Accrual – costs for goods or services that relate to one financial year, but for which the payment is made in the next. If a claim is accrued then the cost of a claim is moved back into the previous financial year. For example, if you paid Council Tax in April, but it related to March, then this expenditure is an accrual.
Repayment – when a cost or service is claimed, but subsequently repaid to IPSA.
Credit note – a tool used by IPSA to establish or recognise debt on IPSA Online which returns spend against your budget (crediting the budget). When you action a credit note you recognise there is debt owed to IPSA which is then credited against your budget.

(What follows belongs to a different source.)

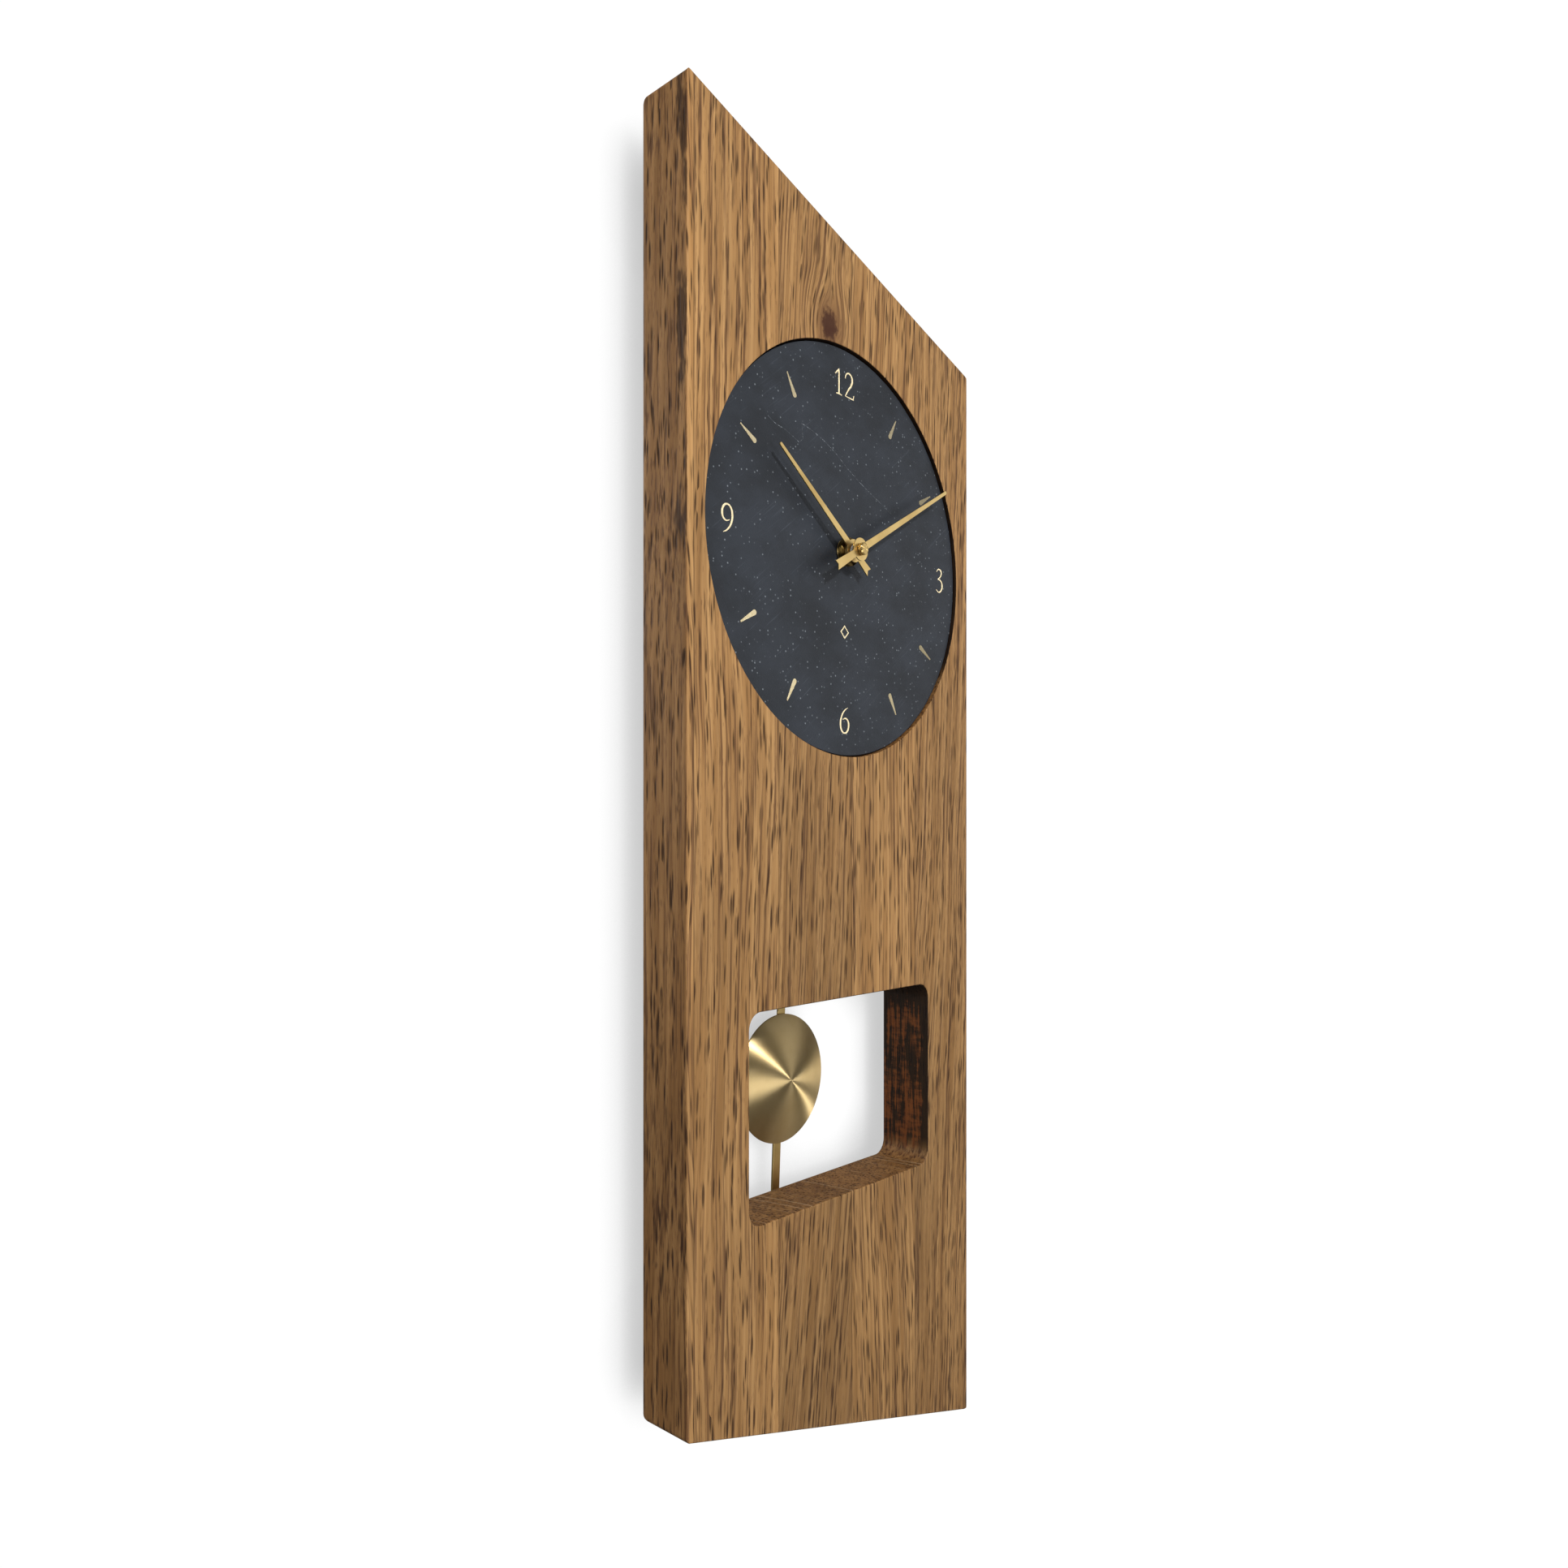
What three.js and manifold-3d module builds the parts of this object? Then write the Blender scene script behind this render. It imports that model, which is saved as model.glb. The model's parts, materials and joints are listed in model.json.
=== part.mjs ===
// A wall clock: an oak board with a slate dial, a quartz pendulum movement let into its back,
// and a brass pendulum that hangs behind the board and shows through a window.
//
// Millimetres. X runs to the right as seen from the front, Y from the front towards the wall, Z up.
// The origin is on the wall, at the screw that the clock hangs on.

import * as THREE from "three";
import { mergeVertices } from "three/addons/utils/BufferGeometryUtils.js";
import Module from "manifold-3d";

// General clearances
const gap = 0.3; // between pieces that touch
const runningGap = 0.1; // round a shaft that turns in a hole
const overrun = 1; // how far a cutting tool runs past a face
const overlap = 0.5; // how deep two joined shapes share material

// Board
const boardWidth = 200;
const sideHeight = 520; // of each upright edge
const edgeDrop = 60; // how far the top and bottom edges fall from left to right
const boardThickness = 26;
const upperLeftRadius = 2;
const upperRightRadius = 7;
const lowerRadius = 2.5;

// Dial
const dialDrop = 136; // from the middle of the top edge down to the hand shaft
const dialCheek = 10; // oak left beside the dial
const dialRecess = 1.5;
const dialGap = 0.5; // round the slate
const slateThickness = 4.7;

// Window
const windowCheek = 35.5; // oak left beside the window
const windowSill = 72; // above the lower left corner
const windowHeight = 86;
const windowRadius = 7;

// Movement case
const webThickness = 4; // oak between the dial pocket and the movement pocket
const caseAboveShaft = 29;
const caseBelowShaft = 77;
const caseRadius = 3;
const caseWall = 1.2;
const pocketClearance = 1;
const rubberThickness = 1;
const rubberMargin = 3; // how far the rubber washer reaches past the nut
const lipWall = 1; // of the cover's lip, which fits inside the case
const lipDepth = 1.2;

// Shafts and hands
const arborRadius = 1.5;
const tubeClearance = 0.25; // between the minute arbor and the hour tube
const tubeWall = 0.85;
const bushWall = 1.1;
const bushFlange = 0.8;
const flangeMargin = 2.5; // how far the bush's flange reaches past it
const bushProud = 3.5; // how far the bush stands out of the slate
const nutWall = 2;
const nutThickness = 2.1;
const washerThickness = 0.5;
const washerInset = 0.3; // how much smaller the washer is than the nut
const handThickness = 0.5;
const hubWall = 2.1; // of the ring round a hand's hole
const colletWall = 1; // of the short tube behind a hand
const minuteCollet = 1.7; // its length on the minute hand
const hourLift = 4.8; // from the slate to the back of the hour hand
const minuteLift = 8.4;
const minuteMargin = 10.5; // from the minute hand's tip to the edge of the dial pocket
const hourMargin = 29;
const minuteTail = 19.5;
const hourTail = 13.5;
const handRootWidth = 3.2;
const handTipWidth = 1.2;
const handTailWidth = 4.2;
const tailNotch = 1.2;
const capWall = 1.2;
const capLength = 1.9;
const capEdge = 0.3;
const shownHour = 10;
const shownMinute = 10;

// Wheels
const wheelThickness = 0.8;
const arborProud = 0.8; // how far the minute arbor stands out of the bearing plate
const layerPitch = 1.4;
const pinionOverhang = 0.2; // a pinion is this much wider than its wheel on each side
const pivotRadius = 0.7;
const motionModule = 0.825; // cannon pinion and motion wheel
const cannonTeeth = 8;
const motionTeeth = 24;
const motionPinionTeeth = 8;
const hourTeeth = 32;
const centreModule = 0.507;
const thirdModule = 0.44;
const secondsModule = 0.467;
const fifthModule = 0.387;
const trainPinionTeeth = 6;
const centreTeeth = 45;
const thirdTeeth = 48;
const secondsTeeth = 30;
const fifthTeeth = 36;
const layerGap = 0.4; // between the bush's flange and the first wheel
const plateGap = 0.6; // between the last wheel and the bearing plate
const plateThickness = 1;
const postRadius = 2;
const caseScrewRadius = 0.9;
const caseScrewHead = 1.7;
const screwHeadHeight = 1.2;
const plateScrewLength = 6;
const coverScrewLength = 8;
const coverScrewDrop = 36; // from the hand shaft down to the cover's screws
const coverClearance = 0.6;
const pivotSink = 0.8; // depth of a blind pivot hole
const knobRadius = 4;
const knobRidges = 12;
const knobRidge = 0.4;
const knobHeight = 2.2;
const knobPivot = 1.2; // how far the motion wheel's pivot stands out of the cover

// Motor, electronics and cell
const magnetRadius = 2.5; // of the rotor
const magnetAir = 0.6; // between the rotor's magnet and the stator
const coilRadius = 3;
const coilLength = 13;
const coreHeight = 1.2;
const coreThickness = 1;
const coreOverhang = 2.6; // how far the core reaches past the coil
const statorThickness = 0.8;
const circuitThickness = 1;
const circuitWidth = 40;
const circuitLift = 1.5; // from the case's floor to the circuit board
const driveCoilRadius = 6;
const driveCoilLength = 2.4;
const bobbinCore = 2;
const bobbinFlange = 0.5;
const bobbinSlack = 0.3; // between a winding and its bobbin's flange
const cellRadius = 7.25;
const cellLength = 50.5;
const cellNubRadius = 2.75;
const cellNubLength = 1.4;
const contactThickness = 0.5;
const contactRoom = 2.25; // at each end of the cell, for its contacts
const contactWidth = 8;
const contactDrop = 5; // from the cell's axis down to a contact's lower end
const contactRise = 4; // from the bay's top up to a contact's upper end
const contactClearance = 0.25; // between the contacts and the cover's lip
const cellClearance = 0.5; // between the cell and the case

// Pendulum
const pivotDrop = 30; // from the hand shaft down to the pendulum's pivot
const pivotPinRadius = 1.2;
const pivotPinHead = 1;
const leaderLength = 25;
const magnetShare = 0.6; // how far down the leader its magnet sits
const leaderWidth = 6;
const leaderThickness = 1.7;
const leaderClearance = 0.5; // between the case and the leader
const leaderMagnetRadius = 3;
const leaderMagnetWall = 1.3;
const stopPegRadius = 1; // of the pegs on the cover that the leader can't pass
const stopPegGap = 0.2;
const hookPegRadius = 1; // of the peg that the rod hooks on to
const hookPegInset = 2.2; // from the leader's end to that peg
const hookPegProud = 0.6;
const rodAbovePeg = 3;
const rodWidth = 4.9;
const rodThickness = 1;
const rodClearance = 4; // between the board and the rod
const rodBelowSill = 16;
const bobRadius = 29;
const bobDome = 5.9;
const bobRim = 0.8; // height of the plain rim
const bobSheet = 1;
const bobRise = 4.5; // of the bob's centre above the window's middle
const clipWidth = 9;
const clipThickness = 0.8;
const wallClearance = 5.9; // from the clip to the wall
const swingLimit = 8; // degrees each way from hanging straight down
const tilt = 2.95; // degrees, the swing at which the clock is shown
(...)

Journal – a journal entry is an act of keeping or making records of any transactions. The journal entry can consist of several recordings, each of which is either a debit or a credit. If, for example, a processed cost was moved from the travel budget to the accommodation budget, then the accommodation budget would receive debit and the travel budget would receive credit.
Accrued income – this is income earned in one financial year and not yet paid to IPSA, but will be paid to IPSA in the next financial year. For example, subletting income earned in one financial year, but not received until the next.
Deferred income – this is income earned and paid to IPSA in one financial year where the service will be carried out in the next financial year. For example, subletting income paid in advance in one financial year, but for services provided in the next.
Overspend – when expenditure exceeds an allocated budget.
Expenditure – money spent on goods or services.